Kahlil Gibran Selected Couplets

Sun 13 January 2019 by Thejaswi Puthraya

I love Kahlil Gibran's poetry and have been collecting his couplets as I read his books. Here are a few that I loved:

  • A little knowledge that acts is worth infinitely more than much knowledge that is idle.
  • He who does not seek advice is a fool. His folly blinds him to truth and makes him evil, stubborn and a danger to his fellow man.
  • The heart's affections are divided like branches of the cedar tree, if the tree loses one strong branch, it will suffer but it does not die. It will pour all of it's vitality into the next branch so that it will grow and fill the empty place.
  • Not everyone in chains is subdued. At times, a chain is greater than a necklace.
  • Oh Jesus, they have built these churches for the sake of their own glory, and embellished them with silk and melted gold. They left the bodies of the chosen poor wrapped in tattered raiment in the cold night. They filled the sky with the smoke of burning candles and incense and left the bodies of thy faithful worshippers empty of bread. They raised their voices with hymns of praise, but deafened themselves to the cry and moans of widows and orphans.
  • Come again, O Living Jesus, and drive the vendors of thy faith from thy sacred temple, for they have turned into a dark cave where vipers or hypocrisy and falsehood crawl and abound.
  • What is it to be a good citizen? It is to acknowledge the other person's rights before asserting your own, but always to be concious of your own. It is to create the useful and beautiful with your own hands and to admire what others have created in love and with faith. It is to produce by labour and only by labour and to spend less than you have produced that your children may not be dependent upon the state for support when you are no more.
  • The clergyman erects his temple upon the graves and bones of the devoted worshippers.
  • We who live amid the excitements of the city know nothing of the life of the mountain villagers. We are swept into the current of urban existence, until forget the peaceful rhythms of simple country life, reap in autumn, rest in winter, imitating nature in all her cycles. What we sow we reap not, they reap what they sow. We are slaves of gain, and they children of contenment. Our draught from the up of life is mixed with bitterness and despair, fear and weariness but they drink the pure vector of life's fulfilment.
  • For the criminal who is weak and poor the narrow cell of death awaits but honour and glory await the rich who conceal the crimes behind their gold and silver and inherited glory.
  • Man is like the foam of the sea, that floats upon the surface of the water. When the wind blows, it vanishes, as if it had never been. Thus are our lives blown away by death.
  • Death is an ending to the son of the earth, but to the soul it is the start, the triumph of life.
  • Remember, one just man causes the devil greater affliction than a million blind followers.

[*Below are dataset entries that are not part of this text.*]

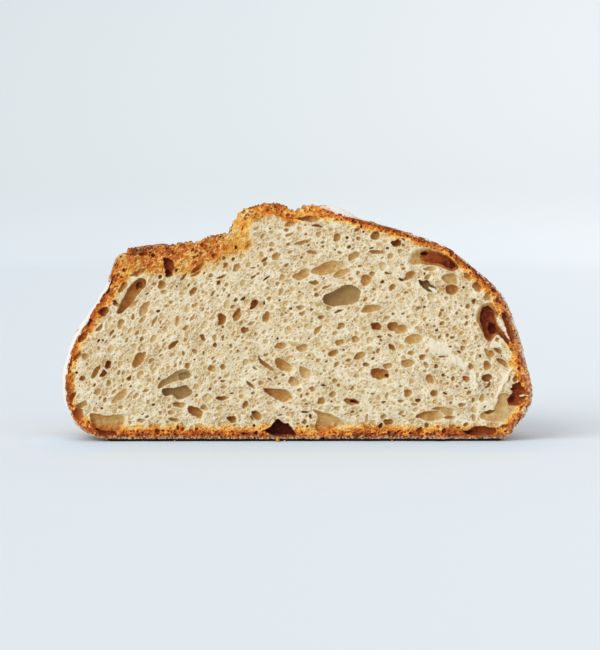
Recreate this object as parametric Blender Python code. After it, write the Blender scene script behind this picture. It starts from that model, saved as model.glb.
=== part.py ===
"""Half of a round sourdough loaf, lying on its flat base with the cut face towards -Y.

The loaf was round and was cut through the middle, across its score, so the cut face is a
full section of it: an upright left wall, a torn band where the score opened, the lifted
ear beside that, and a long smooth shoulder down to the right. Behind the cut the body
rounds away to the back like any round loaf. The large holes of the crumb are hollows in
the cut face.

Metres, +Z up. The origin is on the base, in the middle of the loaf's footprint.
"""

import math

import bmesh
import bpy
import numpy as np
from mathutils import Matrix, Vector

MM = 0.001
OBJECT_NAME = "sourdough_loaf"

# Driving dimensions of the round loaf
RADIUS = 116.5 * MM
DEPTH = 116.0 * MM
DOME_HEIGHT = 113.0 * MM
WAIST_HEIGHT = 25.0 * MM
DOME_POWER = 2.6
DOME_ROUNDNESS = 0.62
FLAT_BASE_SHARE = 0.80

# Outline of the cut face, from the left foot over the top to the right foot (x, z)
LEFT_WALL = [(-93.5, 0), (-104.5, 3.8), (-112, 10.7), (-115.7, 21), (-115.7, 34), (-112, 48),
             (-104.5, 61.6), (-95.5, 76.5), (-90.5, 91)]
LEFT_LIP = [(-86, 93.4), (-84, 96.8), (-80, 97.8)]
TORN_BAND = [(-67, 99), (-58, 99.3), (-56.5, 97.7), (-54.5, 99), (-46.5, 100.7), (-42.5, 102.8),
             (-36, 103.4)]
EAR = [(-34.5, 106.4), (-29.5, 114), (-24.5, 116.5), (-16, 118.2), (-9.5, 117.6), (-3, 115.2),
       (4, 117.4)]
SHOULDER = [(10.5, 116), (30.5, 109.9), (50.5, 104.2), (70.5, 96.8), (80.5, 90.2), (94, 79),
            (101, 72.4), (107.5, 57.4)]
RIGHT_WALL = [(112, 42.3), (116, 23.8), (112.5, 13.3), (105, 3.5), (99, 0)]
CUT_OUTLINE = LEFT_WALL + LEFT_LIP + TORN_BAND + EAR + SHOULDER + RIGHT_WALL

# How the body swells and how the score runs behind the cut
LEFT_SWELL = 0.040
RIGHT_SWELL = 0.006
SWELL_PEAK = 0.24
SCORE_MIDDLE = -45.0 * MM
SCORE_ZONE = (-92.0 * MM, -20.0 * MM)
SCORE_CRESCENT = 9.0 * MM
SCORE_END_WIDTH = 0.60
SCORE_FADE = (0.55, 0.97)
BAND_EDGES = (-88.0 * MM, -35.0 * MM)
CRAG_HEIGHT = 1.3 * MM
CRAG_WIDTHS = (8.3 * MM, 4.9 * MM)
LUMP_HEIGHT = 0.7 * MM
WALL_BEND = (17.0 * MM, 33.0 * MM)

# How finely the body is divided
OUTLINE_STEP = 4.4 * MM
SCORE_STEP = 2.2 * MM
BASE_COLUMNS = 20
ROWS = 20

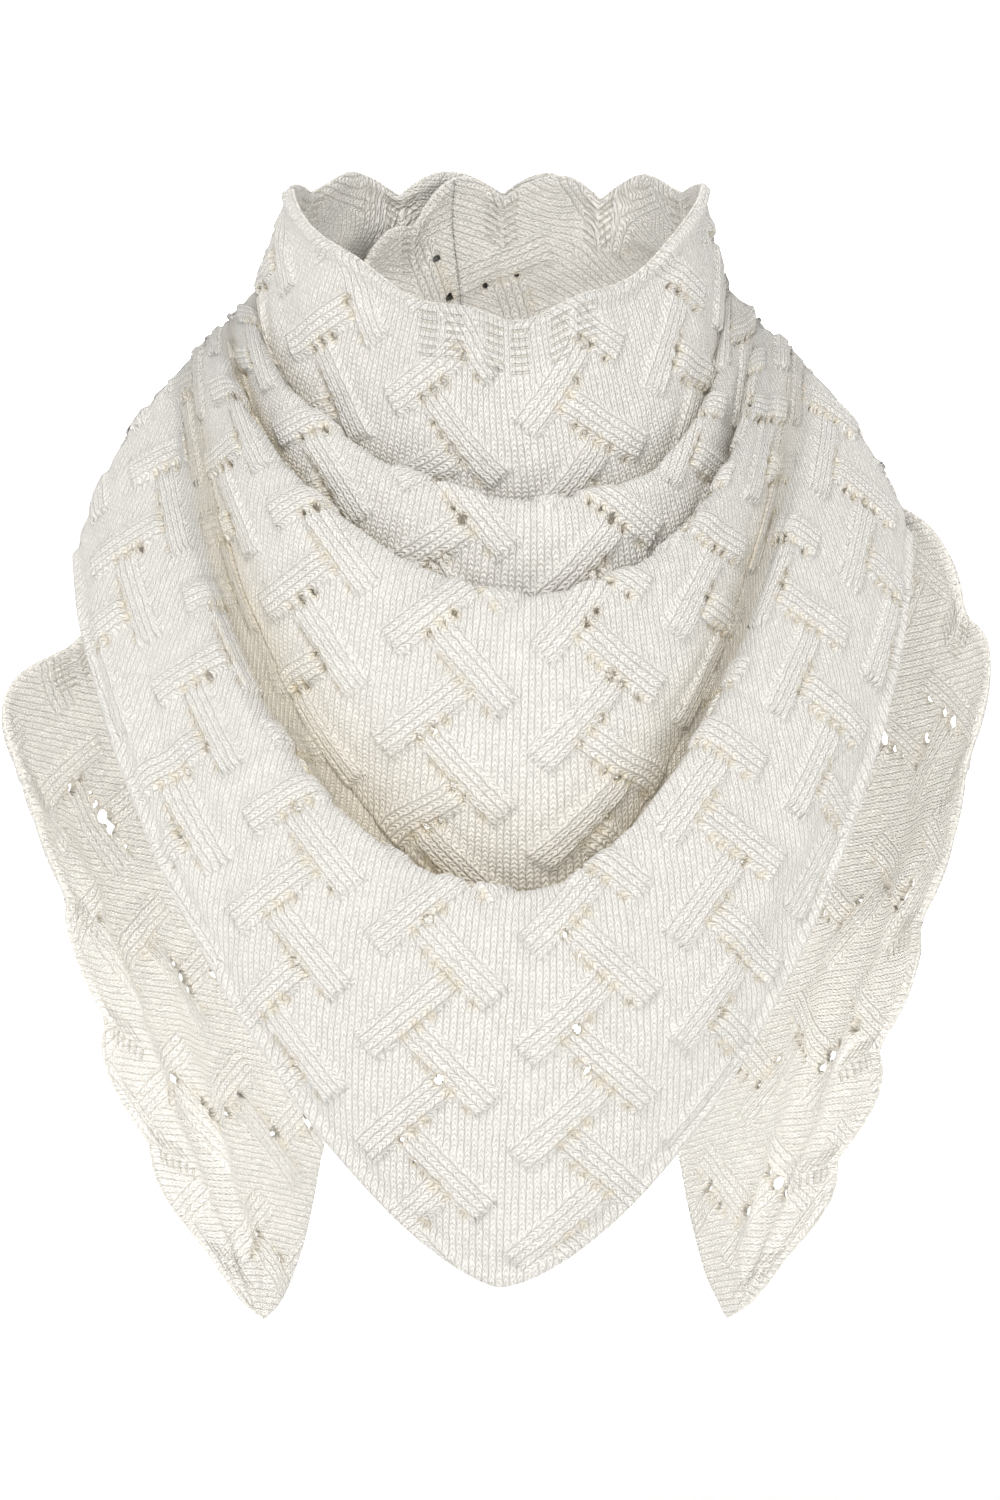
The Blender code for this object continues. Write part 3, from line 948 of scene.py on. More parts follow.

  • There is something in our life which is nobler and more supreme than fame, and this something is the great deed that invokes fame.
  • Are you a governor looking down on those you govern, never stirring abroad except to rifle their pockets or to exploit them for your own profit? If so, you are like tares upon the threshing floor of the nation. Are you a devoted servant who loves the people and is ever watchful over their welfare, and zealous for their success? If so, you are a blessing in the granaries of the land.

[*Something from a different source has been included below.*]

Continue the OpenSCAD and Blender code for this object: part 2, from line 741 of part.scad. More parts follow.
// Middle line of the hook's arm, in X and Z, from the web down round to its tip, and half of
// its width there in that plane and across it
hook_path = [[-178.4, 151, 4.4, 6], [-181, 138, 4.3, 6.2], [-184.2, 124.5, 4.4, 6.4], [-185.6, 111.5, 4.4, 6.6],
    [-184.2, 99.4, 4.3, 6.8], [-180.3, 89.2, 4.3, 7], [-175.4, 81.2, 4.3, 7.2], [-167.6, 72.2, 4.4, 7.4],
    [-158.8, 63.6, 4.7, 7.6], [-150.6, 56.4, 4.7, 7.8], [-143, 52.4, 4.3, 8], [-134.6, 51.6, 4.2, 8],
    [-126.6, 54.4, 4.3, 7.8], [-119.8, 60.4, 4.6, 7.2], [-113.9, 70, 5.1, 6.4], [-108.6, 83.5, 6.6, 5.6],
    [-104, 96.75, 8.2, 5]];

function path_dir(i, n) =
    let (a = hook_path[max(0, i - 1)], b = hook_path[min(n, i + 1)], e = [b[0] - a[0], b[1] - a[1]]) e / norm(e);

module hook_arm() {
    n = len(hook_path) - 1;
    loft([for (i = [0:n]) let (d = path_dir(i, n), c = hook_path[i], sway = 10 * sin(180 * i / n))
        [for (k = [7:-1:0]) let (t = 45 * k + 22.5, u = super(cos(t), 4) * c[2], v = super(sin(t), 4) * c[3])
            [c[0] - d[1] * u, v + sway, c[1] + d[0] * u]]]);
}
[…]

  • Say not, "There goes a learned man". Nor, "There a chieftain dignified". The best of men are in the herd and heed the shepherd as their guide.
  • Are you a husband who regards the wrongs he committed as lawful, but those of his wife unlawful? If so, you are like those extinct savages who lived in the caves and covered their nakedness with hides. Or are you a faithful companion, whose wife is ever at his side, sharing his every thought, rapture and victory? If so, you are as one who at dawn walks at the head of the nation toward the high moon of justice, reason and wisdom.
  • Are you a journalist who sells his principles in the market of slaves and who fattens on gossip, misfortune and crime? If so, you are like a ravenous vulture praying upon rotting carrion.
  • Are you a politician who says to himself: "I will use my country for my own benefit?". If so, you are naught but a parasite living on the flesh of others. Or are you a devoted patriot, who whispers into the ear of his inner self: "I love to serve my country as a faithful servant". If so, you are an oasis in the desert, ready to quench the thirst of the wayfarer.
  • Progress is not merely improving the past; it is moving forward toward the future.
  • Great truth that transcends nature does not pass from one being to another by way of human speech. Truth chooses silence to convey her meaning to loving souls.
  • Whoever would be a teacher of men, let him begin his teaching himself before teaching others; and let him teach by example before teaching by word. For he who teaches himself and rectifies his own ways is more deserving of respect and reverence than he who would teach others and rectify their ways.
  • In the mouth of the society are many diseased teeth, decayed to the bones of the jaws. But society makes no efforts to have them extracted and be rid of the affliction. It contents itself with gold fillings. Many are the dentists who treat the decayed teeth of the society with glittering gold.